Yunus Nadi, Fethiyeliydi doğuştan. Bilirdi İzmir’i, Ege’yi. Ve herkes bilsin diye olup biteni Halide Edip ile birlikte Anadolu Ajansını kurdular. Daha sonra yine şahsi çabasıyla Cumhuriyet Gazetesi kurulacaktı.
Bunca insan o gün birlikte Cuma namazını kıldılar. Hacı Bayram Camii’nden ilk meclise giden şose yolda dualar okundu, tekbirler getirildi. Ve saat iki civarında, aralarındaki en yaşlısı 1945 doğumlu, Emekli Maarif Müdürü Sinop Mebusu Şerif Bey vakarlı ve yaşına göre dik bir yürüyüşle kürsüye geldi ve şöyle dedi:
“...Milletimizin dahili ve harici istiklal-i tam dahilinde mukadderatını bizzat deruhte ve idare etmeye başladığını bütün cihana ilan ederek Büyük Millet Meclisi’ni küşat ediyorum”
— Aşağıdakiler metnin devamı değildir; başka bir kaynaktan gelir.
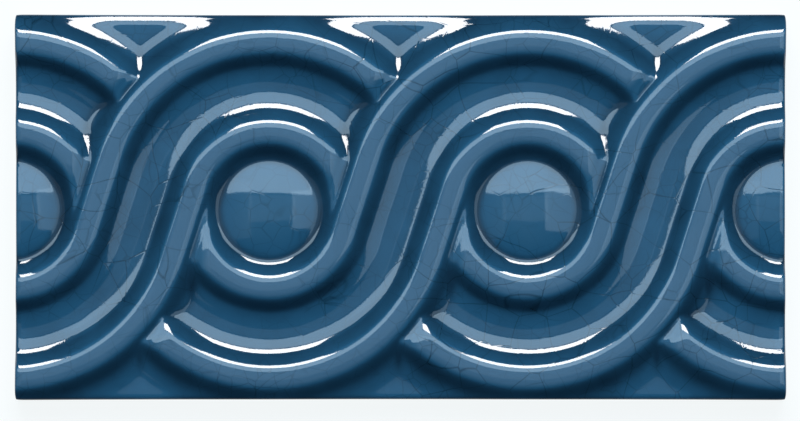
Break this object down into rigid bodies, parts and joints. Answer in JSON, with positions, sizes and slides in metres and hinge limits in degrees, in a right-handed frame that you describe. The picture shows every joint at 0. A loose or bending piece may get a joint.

O gün başlayan mücadele bugün aynı şiddetiyle sürmekte. İzmir vekilleri yine öndeler, yine her sesi savunuyorlar. Tire’deki yolu savunuyor biri, diğeri işçilerin haklarından bahsediyor, öbürü iklimden, diğeri tarımdan bahsediyor. Elbet bir gün yine güçlendiğinde meclis, yine işlerini iştiare ile halledecekler. Tek bir insanın sözüne bakmadan, daha doğru, daha kesin.